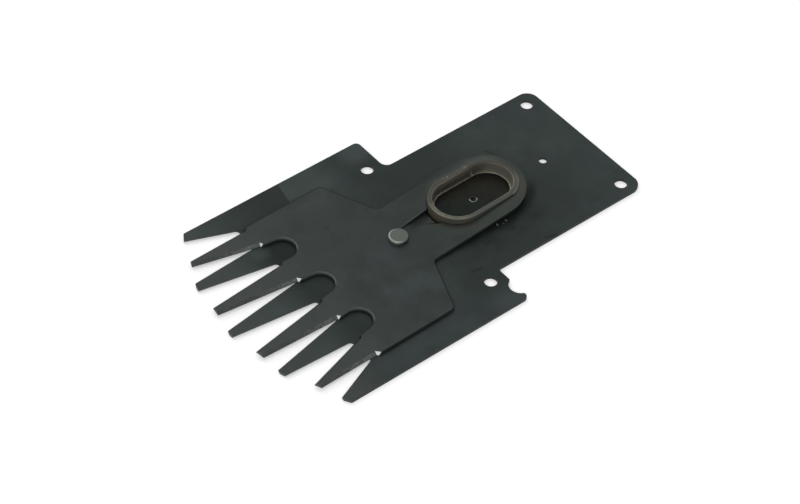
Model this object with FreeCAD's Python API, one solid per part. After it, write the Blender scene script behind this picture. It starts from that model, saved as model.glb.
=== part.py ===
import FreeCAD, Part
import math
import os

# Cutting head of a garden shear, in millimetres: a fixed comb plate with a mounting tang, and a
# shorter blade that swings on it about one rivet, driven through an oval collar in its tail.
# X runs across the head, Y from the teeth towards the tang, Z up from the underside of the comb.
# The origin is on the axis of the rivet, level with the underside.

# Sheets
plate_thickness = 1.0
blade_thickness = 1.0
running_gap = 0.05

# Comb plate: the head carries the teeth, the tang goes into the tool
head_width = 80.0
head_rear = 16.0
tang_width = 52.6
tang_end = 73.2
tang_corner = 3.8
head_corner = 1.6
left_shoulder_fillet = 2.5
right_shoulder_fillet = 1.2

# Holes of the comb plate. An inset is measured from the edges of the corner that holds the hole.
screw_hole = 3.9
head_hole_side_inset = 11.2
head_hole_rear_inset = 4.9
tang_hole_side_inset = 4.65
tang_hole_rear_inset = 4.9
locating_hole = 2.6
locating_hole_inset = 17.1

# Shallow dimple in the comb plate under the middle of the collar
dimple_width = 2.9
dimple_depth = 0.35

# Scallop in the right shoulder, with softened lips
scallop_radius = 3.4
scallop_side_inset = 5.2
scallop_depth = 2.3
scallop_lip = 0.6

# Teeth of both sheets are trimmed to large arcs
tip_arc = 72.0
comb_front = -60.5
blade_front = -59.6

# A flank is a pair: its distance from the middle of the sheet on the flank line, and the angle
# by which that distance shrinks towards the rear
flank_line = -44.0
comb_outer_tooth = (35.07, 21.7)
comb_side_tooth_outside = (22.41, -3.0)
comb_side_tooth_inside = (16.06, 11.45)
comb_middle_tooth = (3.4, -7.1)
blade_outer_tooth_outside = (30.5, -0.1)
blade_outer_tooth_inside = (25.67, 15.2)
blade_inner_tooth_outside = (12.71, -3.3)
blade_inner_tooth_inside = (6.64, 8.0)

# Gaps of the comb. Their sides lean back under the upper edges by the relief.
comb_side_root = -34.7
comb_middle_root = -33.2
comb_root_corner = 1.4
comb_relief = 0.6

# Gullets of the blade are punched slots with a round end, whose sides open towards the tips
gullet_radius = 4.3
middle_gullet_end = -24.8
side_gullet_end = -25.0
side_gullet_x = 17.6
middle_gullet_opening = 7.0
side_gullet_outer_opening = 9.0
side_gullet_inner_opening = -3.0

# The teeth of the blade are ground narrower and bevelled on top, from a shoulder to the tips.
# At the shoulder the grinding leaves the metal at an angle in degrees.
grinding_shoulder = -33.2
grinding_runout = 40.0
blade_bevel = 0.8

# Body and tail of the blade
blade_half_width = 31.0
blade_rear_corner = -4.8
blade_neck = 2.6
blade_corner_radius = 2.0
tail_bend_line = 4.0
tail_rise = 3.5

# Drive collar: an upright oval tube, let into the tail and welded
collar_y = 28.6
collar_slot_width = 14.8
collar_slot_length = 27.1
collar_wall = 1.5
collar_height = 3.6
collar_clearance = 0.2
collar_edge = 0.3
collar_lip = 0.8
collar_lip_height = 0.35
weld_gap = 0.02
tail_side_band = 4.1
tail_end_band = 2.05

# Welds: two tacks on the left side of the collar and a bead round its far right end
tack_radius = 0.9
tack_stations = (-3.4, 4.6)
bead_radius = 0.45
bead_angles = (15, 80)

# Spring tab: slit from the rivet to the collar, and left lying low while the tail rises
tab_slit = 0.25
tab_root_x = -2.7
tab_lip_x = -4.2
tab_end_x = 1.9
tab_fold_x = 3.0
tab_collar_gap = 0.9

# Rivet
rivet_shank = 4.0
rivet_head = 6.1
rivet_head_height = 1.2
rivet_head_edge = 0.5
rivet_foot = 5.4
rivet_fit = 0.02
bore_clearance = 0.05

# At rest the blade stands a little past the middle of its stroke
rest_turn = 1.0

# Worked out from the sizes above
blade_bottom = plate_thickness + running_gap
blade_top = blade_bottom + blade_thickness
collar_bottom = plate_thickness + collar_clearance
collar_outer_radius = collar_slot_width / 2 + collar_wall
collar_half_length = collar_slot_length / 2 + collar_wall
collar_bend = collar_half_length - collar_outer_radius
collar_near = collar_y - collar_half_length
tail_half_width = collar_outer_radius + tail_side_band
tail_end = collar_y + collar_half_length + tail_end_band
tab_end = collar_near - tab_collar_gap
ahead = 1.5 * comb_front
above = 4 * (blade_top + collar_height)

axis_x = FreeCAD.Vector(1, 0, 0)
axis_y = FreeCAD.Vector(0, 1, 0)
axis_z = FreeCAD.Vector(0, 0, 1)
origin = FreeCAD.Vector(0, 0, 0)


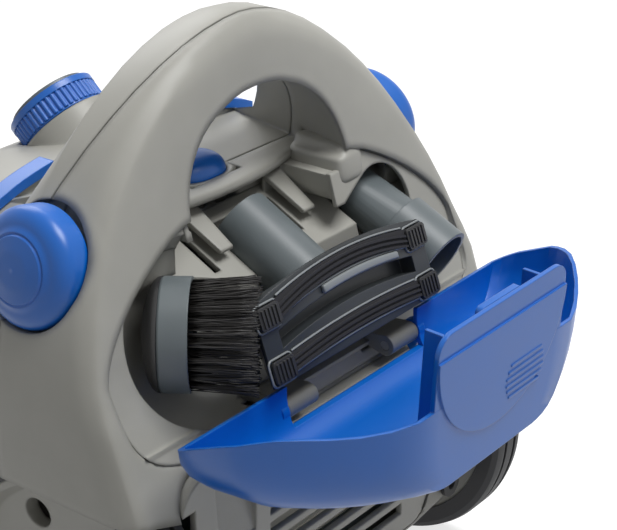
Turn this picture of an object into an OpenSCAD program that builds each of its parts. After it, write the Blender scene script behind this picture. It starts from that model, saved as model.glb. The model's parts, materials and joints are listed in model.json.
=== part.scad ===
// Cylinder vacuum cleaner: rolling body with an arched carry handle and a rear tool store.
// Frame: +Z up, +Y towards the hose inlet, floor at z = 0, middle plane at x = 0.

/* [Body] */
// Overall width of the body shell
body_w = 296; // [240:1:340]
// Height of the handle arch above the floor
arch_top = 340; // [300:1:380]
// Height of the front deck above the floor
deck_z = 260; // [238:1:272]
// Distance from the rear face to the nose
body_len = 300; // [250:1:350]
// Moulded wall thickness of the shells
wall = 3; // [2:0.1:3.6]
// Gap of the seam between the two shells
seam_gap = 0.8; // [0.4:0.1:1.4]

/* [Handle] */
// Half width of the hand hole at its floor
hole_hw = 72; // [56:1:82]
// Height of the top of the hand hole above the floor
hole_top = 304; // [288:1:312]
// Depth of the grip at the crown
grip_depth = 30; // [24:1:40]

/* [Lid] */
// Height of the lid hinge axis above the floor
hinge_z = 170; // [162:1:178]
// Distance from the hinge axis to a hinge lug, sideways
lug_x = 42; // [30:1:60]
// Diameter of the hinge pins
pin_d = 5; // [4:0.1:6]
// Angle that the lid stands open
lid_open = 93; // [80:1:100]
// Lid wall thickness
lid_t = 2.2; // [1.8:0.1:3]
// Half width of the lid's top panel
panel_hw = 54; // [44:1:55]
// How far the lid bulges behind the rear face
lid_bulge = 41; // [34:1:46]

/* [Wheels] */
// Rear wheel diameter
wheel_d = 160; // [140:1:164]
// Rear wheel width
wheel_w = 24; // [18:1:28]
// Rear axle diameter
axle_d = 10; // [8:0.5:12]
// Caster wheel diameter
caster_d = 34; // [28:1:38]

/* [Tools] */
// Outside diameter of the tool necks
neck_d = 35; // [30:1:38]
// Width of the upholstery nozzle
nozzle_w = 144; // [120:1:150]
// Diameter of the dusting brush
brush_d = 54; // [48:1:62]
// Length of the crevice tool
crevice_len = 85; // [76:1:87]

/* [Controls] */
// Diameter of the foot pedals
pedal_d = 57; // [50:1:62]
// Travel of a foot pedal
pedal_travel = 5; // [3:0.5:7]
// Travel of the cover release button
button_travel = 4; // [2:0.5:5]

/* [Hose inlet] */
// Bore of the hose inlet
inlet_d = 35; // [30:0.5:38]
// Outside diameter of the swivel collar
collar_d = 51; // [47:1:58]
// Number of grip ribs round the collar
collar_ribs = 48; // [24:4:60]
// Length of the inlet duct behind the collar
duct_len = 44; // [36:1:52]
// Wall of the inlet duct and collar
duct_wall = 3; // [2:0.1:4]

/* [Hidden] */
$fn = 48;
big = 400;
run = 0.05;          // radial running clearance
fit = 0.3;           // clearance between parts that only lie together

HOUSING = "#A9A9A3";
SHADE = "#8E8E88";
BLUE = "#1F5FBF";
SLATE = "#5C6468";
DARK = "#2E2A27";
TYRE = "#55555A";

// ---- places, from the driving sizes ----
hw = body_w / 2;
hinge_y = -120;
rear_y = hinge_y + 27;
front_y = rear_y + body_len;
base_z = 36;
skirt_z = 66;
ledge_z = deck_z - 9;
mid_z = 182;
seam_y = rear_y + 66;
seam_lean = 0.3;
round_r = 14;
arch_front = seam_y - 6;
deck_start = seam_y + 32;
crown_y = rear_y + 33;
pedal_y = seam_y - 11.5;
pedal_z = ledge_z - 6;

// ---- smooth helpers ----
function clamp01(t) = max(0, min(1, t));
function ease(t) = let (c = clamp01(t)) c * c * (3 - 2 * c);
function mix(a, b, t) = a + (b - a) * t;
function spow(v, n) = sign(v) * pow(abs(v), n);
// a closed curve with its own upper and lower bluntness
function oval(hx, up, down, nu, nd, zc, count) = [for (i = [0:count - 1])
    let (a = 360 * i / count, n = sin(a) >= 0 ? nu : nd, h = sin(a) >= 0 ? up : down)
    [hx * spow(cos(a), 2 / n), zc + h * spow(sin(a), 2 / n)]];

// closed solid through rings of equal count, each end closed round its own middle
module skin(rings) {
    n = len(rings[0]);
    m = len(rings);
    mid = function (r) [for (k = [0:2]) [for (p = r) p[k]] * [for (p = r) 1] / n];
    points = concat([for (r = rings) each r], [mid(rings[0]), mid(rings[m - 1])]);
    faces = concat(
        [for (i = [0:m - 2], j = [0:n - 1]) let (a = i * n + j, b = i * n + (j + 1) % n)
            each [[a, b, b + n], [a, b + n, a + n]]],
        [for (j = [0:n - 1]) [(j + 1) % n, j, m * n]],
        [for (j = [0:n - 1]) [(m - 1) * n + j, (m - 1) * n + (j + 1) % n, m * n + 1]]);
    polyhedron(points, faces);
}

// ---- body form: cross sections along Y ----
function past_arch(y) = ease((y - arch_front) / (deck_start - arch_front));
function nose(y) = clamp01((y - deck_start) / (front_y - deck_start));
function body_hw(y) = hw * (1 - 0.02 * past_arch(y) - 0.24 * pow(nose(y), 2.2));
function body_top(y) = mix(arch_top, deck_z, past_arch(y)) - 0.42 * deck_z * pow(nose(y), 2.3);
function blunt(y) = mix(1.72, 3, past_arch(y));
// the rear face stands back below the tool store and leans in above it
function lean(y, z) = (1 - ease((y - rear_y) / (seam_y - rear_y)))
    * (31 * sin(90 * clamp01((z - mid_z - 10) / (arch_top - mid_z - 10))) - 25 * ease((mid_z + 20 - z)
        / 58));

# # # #

Exercise instructions:
Reproduce only the lines from the top of the material through the one bearing "blade_inner_tooth_inside = (6.64, 8.0)", each exactly as it stands.

Complete output:
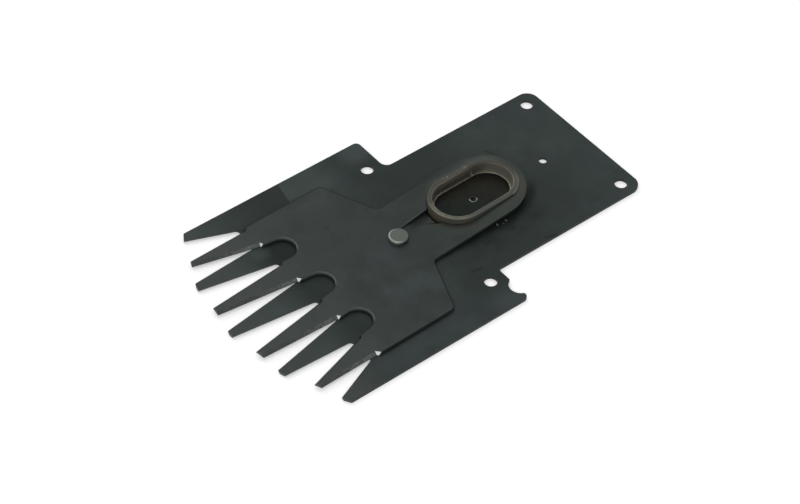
Model this object with FreeCAD's Python API, one solid per part. After it, write the Blender scene script behind this picture. It starts from that model, saved as model.glb.
=== part.py ===
import FreeCAD, Part
import math
import os

# Cutting head of a garden shear, in millimetres: a fixed comb plate with a mounting tang, and a
# shorter blade that swings on it about one rivet, driven through an oval collar in its tail.
# X runs across the head, Y from the teeth towards the tang, Z up from the underside of the comb.
# The origin is on the axis of the rivet, level with the underside.

# Sheets
plate_thickness = 1.0
blade_thickness = 1.0
running_gap = 0.05

# Comb plate: the head carries the teeth, the tang goes into the tool
head_width = 80.0
head_rear = 16.0
tang_width = 52.6
tang_end = 73.2
tang_corner = 3.8
head_corner = 1.6
left_shoulder_fillet = 2.5
right_shoulder_fillet = 1.2

# Holes of the comb plate. An inset is measured from the edges of the corner that holds the hole.
screw_hole = 3.9
head_hole_side_inset = 11.2
head_hole_rear_inset = 4.9
tang_hole_side_inset = 4.65
tang_hole_rear_inset = 4.9
locating_hole = 2.6
locating_hole_inset = 17.1

# Shallow dimple in the comb plate under the middle of the collar
dimple_width = 2.9
dimple_depth = 0.35

# Scallop in the right shoulder, with softened lips
scallop_radius = 3.4
scallop_side_inset = 5.2
scallop_depth = 2.3
scallop_lip = 0.6

# Teeth of both sheets are trimmed to large arcs
tip_arc = 72.0
comb_front = -60.5
blade_front = -59.6

# A flank is a pair: its distance from the middle of the sheet on the flank line, and the angle
# by which that distance shrinks towards the rear
flank_line = -44.0
comb_outer_tooth = (35.07, 21.7)
comb_side_tooth_outside = (22.41, -3.0)
comb_side_tooth_inside = (16.06, 11.45)
comb_middle_tooth = (3.4, -7.1)
blade_outer_tooth_outside = (30.5, -0.1)
blade_outer_tooth_inside = (25.67, 15.2)
blade_inner_tooth_outside = (12.71, -3.3)
blade_inner_tooth_inside = (6.64, 8.0)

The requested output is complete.